Meet the Beekeeper

Stan Moulton started beekeeping in 1995. He is a fourth generation beekeeper. He and his family build beekeeping equipment, keep bees, extract honey, and sell the honey. He teaches beekeeping classes locally to beginning beekeepers, which focus on sustainable beekeeping. He hosts annual beeswax candle-making workshops and Pysanka egg workshops using the beeswax candles. He also arc welded bees and honeycomb onto the rack of his bee truck and builds hand-carved furniture from beehive boxes. He amazingly combines art with sustainable beekeeping.

Scan 1

The Proposal

He even proposed in bees. He spelled, “Alicia, Marry Me? Stan,” on the driveway in honey and wax on a warm summer day and the bees flocked to the site, spelling the proposal. Alicia said, “Yes!” and they were married in 2007.

Stan's proposal in honeybees

Alicia Moulton has been working with Stan at The Honey Company since they married in 2007. She is in charge of the business and website part of The Honey Company. Stan and Alicia are the parents of two awesome kids and loves to homeschool them. She has a Master’s Degree in Agriculture, focused on range beef cattle nutrition, but now applies her ag knowledge to honeybees. She always has a project (or several) going and believes she can make or do anything.

Generations

1840-1932 Niels and Christine Andersen

1882-1982 Arthur and Clara Andersen

1938-2016 Clark and LeArta Moulton

Current-Stan and Alicia Moulton

Current-The next generation

Dates reflect lifespan of the beekeeping husbands.

Niels and Christine Andersen are Stan’s great grandparents. They immigrated to Utah from Denmark. In 1890, Christine Andersen traded a hand-woven carpet with neighbors across the street in Emery, Utah for a hive of bees. That’s how it all started. The beekeeping operation grew until it was more profitable than farming.

They used this horse-drawn cart to truck bees around 1935. They would park the horses some distance away, pull the cart by hand to the hives, load the supers, and then pull the wagon to the horses again and move it after dark. At some point they probably converted this cart to be pulled by a truck.

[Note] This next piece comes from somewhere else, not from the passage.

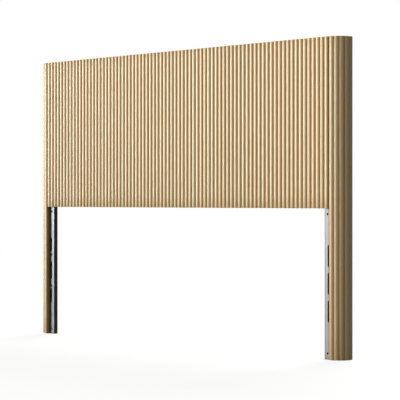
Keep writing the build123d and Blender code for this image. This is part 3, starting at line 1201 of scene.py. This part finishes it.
@dataclass(frozen=True)
class Studio:
    """Camera, lamps, world and floor.

    The camera stands level at the photograph's angle. Azimuth 0 looks along +Y and grows towards +X.
    """

    camera_place: Point = (3.8545, -4.2244, 0.5990)
    camera_azimuth: float = 41.5678
    focal_pixels: float = 1400.0
    frame_pixels: float = 400.0
    horizon_pixel: float = 198.5
    sensor: float = 36.0
    key: Lamp = Lamp("key", azimuth=-58, elevation=5, level=1.2, spread=32)
    front: Lamp = Lamp("front", azimuth=-20, elevation=5, level=0.44, spread=24, colour=(1.0, 0.98, 0.95))
    fill: Lamp = Lamp("fill", azimuth=80, elevation=15, level=0.09, spread=40, colour=(1.0, 0.76, 0.42))
    rear: Lamp = Lamp("rear", azimuth=-160, elevation=40, level=1.0, spread=30)
    ambient: Rgb = (0.01, 0.009, 0.007)
    floor_colour: Rgb = (0.08, 0.08, 0.08)
    floor_glow: float = 0.91
    floor_shadow: float = 0.11
    floor_reach: float = 8.0

    def build(self) -> None:
        """Makes the studio."""
        self.add_camera()
        self.add_world()
        self.add_floor()
        for lamp in (self.key, self.front, self.fill, self.rear):
            lamp.add()
        bpy.context.scene.view_settings.view_transform = "Standard"

    def add_camera(self) -> None:
        """Adds the camera, level, with its horizon where the photograph has it."""
        data = bpy.data.cameras.new("camera")
        data.sensor_width = self.sensor
        data.lens = self.sensor * self.focal_pixels / self.frame_pixels
        data.shift_y = (self.horizon_pixel - self.frame_pixels / 2) / self.frame_pixels
        data.clip_end = 2 * self.floor_reach
        camera = bpy.data.objects.new("camera", data)
        camera.location = self.camera_place
        camera.rotation_euler = (QUARTER, 0.0, math.radians(self.camera_azimuth))
        bpy.context.scene.collection.objects.link(camera)
        bpy.context.scene.camera = camera

    def add_world(self) -> None:
        """Makes the world white where it is seen, and dim where it only lights."""
        world = bpy.data.worlds.new("studio")
        world.use_nodes = True
        bench = Bench(world.node_tree)
        dim = bench.node("ShaderNodeBackground", {}, {"Color": self.ambient, "Strength": 1.0})
        white = bench.node("ShaderNodeBackground", {}, {"Color": WHITE, "Strength": 1.0})
        bench.node("ShaderNodeOutputWorld", {}, {"Surface": bench.mixed_shader(seen(bench), dim, white)})
        bpy.context.scene.world = world

    def add_floor(self) -> None:
        """Adds the floor, which shows white with a soft shadow and is plain where it only lights."""
        material, bench = new_material("floor")
        plain = bench.node("ShaderNodeBsdfDiffuse", {}, {"Color": self.floor_colour})
        shade = bench.node("ShaderNodeBsdfDiffuse", {}, {"Color": (self.floor_shadow,) * 3})
        glow = bench.node("ShaderNodeEmission", {}, {"Color": WHITE, "Strength": self.floor_glow})
        shown = bench.node("ShaderNodeAddShader", {}, {0: Wire(bench, shade.outputs[0]),
                                                       1: Wire(bench, glow.outputs[0])})
        mixed = bench.mixed_shader(seen(bench), plain, shown)
        bench.node("ShaderNodeOutputMaterial", {}, {"Surface": mixed})
        reach = self.floor_reach
        corners = [(-reach, -reach, 0), (reach, -reach, 0), (reach, reach, 0), (-reach, reach, 0)]
        mesh = bpy.data.meshes.new("floor")
        mesh.from_pydata(corners, [], [(0, 1, 2, 3)])
        mesh.materials.append(material)
        floor = bpy.data.objects.new("floor", mesh)
        bpy.context.scene.collection.objects.link(floor)


def main() -> None:
    """Builds the studio and the headboard."""
    logging.basicConfig(level=logging.INFO, format="%(name)s: %(message)s")
    Studio().build()
    workshop = Workshop()
    ReededBoard(workshop).build()
    for side in SIDES:
        ReededLeg(workshop, side).build()
        BedBracket(workshop, side).build()


if __name__ == "__main__":
    main()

Here is an apiary in Emery, Utah, about 1915. Noticed the covered flatbed truck, honey-extracting house, and beekeeper suited for action.

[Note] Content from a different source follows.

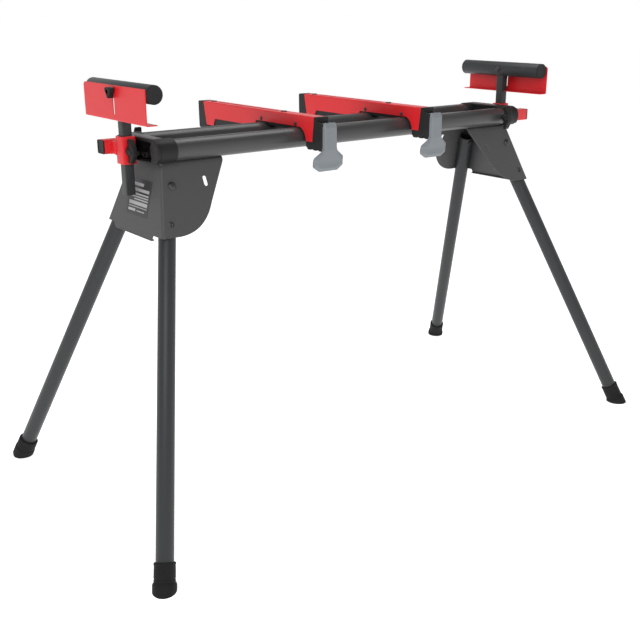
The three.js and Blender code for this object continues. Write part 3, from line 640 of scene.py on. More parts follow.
def leg_frame(side):
    """Pivot on the leg's axis, the way down the leg and the way out through the bracket side."""
    flip = np.array([1.0, -side, 1.0])
    pivot, foot = PIVOT * flip, FOOT * flip
    return pivot, (foot - pivot) / np.linalg.norm(foot - pivot), out_of_side(side)


def turned_about(vector, axis, degrees):
    """The vector turned about a unit axis: v cos t + (axis x v) sin t + axis (axis . v) (1 - cos t)."""
    t = math.radians(degrees)
    along = axis * (axis @ vector) * (1 - math.cos(t))
    return vector * math.cos(t) + np.cross(axis, vector) * math.sin(t) + along


def corner_centre(side, z):
    """A point at height z on the upright corner's centre line, one radius inside both faces."""
    web_out = np.array([-math.cos(TILT), 0, math.sin(TILT)])
    side_out = out_of_side(side)
    rhs = [web_out @ [END_TOP_X, 0, SIDE_TOP_Z] - CORNER_BEND,
           side_out @ [0, side * SIDE_TOP_Y, SIDE_TOP_Z] - CORNER_BEND, z]
    return np.linalg.solve(np.array([web_out, side_out, Z]), rhs)


def bracket_side(side):
    """One leaning side, its outline in X and in the distance down the sheet, with its three holes."""
    out = out_of_side(side)
    down = np.array([0, side * math.sin(LEAN), -math.cos(LEAN)])
    origin = np.array([0, side * SIDE_TOP_Y, SIDE_TOP_Z])

    def flat(x, z):
        return [x, (SIDE_TOP_Z - z) / math.cos(LEAN)]

    def corner(z):
        return flat(corner_centre(side, z - CORNER_BEND * math.sin(LEAN))[0], z)

    shoulder = BRACKET_TOP - TOP_BEND * (1 - math.sin(LEAN)) + 0.4
    hip = np.array([[-415, 659], [-444, 606], [-500, BRACKET_CORNER_Z]])
    k = np.linspace(0, 1, 15)[:, None]
    round_end = (1 - k) ** 2 * hip[0] + 2 * k * (1 - k) * hip[1] + k * k * hip[2]
    edge = [corner(shoulder), corner(BRACKET_CORNER_Z)]
    edge += [flat(*p) for p in round_end[::-1]]
    edge += [flat(BRACKET_INNER_X - 2, 731), flat(BRACKET_INNER_X, 735), flat(BRACKET_INNER_X, shoulder)]
    pivot, way, _ = leg_frame(side)

    def hole_at(degrees):
        spot = pivot + LOCK_ARM * turned_about(way, out, -side * degrees) - origin
        return spot[0], spot @ down

    fold = joints["front_left_leg_fold" if side < 0 else "back_left_leg_fold"]["range_deg"][1]
    (x0, d0), (x1, d1) = hole_at(fold - HALF_LOCK_SLOT), hole_at(fold + HALF_LOCK_SLOT)
    heading = math.degrees(math.atan2(d1 - d0, x1 - x0))
    holes = [arc(*hole_at(0), 6.3, 0, 360, 24)[:-1],
             arc(pivot[0], (pivot - origin) @ down, 4.3, 0, 360, 20)[:-1],
             np.concatenate([arc(x1, d1, 4.2, heading - 90, heading + 90, 10),
                             arc(x0, d0, 4.2, heading + 90, heading + 270, 10)])]
    # the sheet grows inwards from its outer face, so its first axis points the same way at both sides
    mirror = np.array([side, 1])
    outline = np.array(edge) * mirror
    return slab(outline, X * side, down, origin - SHEET * out, SHEET, 0.25, [h * mirror for h in holes])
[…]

Stan’s maternal grandfather, Arthur Andersen left a legacy of beekeeping. At age 92, he was featured in the American Bee Journal after 81 years of beekeeping. He kept up to 400 colonies of bees. In the article he said, “One year we harvested over 36,000 pounds of honey. That amounts to 600 five gallon cans. At that time we sold a 60-pound can of honey for less than $5.” Some of these photos were featured in the article.

Stan’s father, Clark Moulton, Jr. learned to keep bees from father-in-law Arthur Andersen after marrying LeArta. He kept about 13 hives as a hobby.

Stan is now teaching the 5th generation to keep bees. They especially like to help with queen rearing and honey tasting.

Photos were taken years ago, when kids were each 2 years old.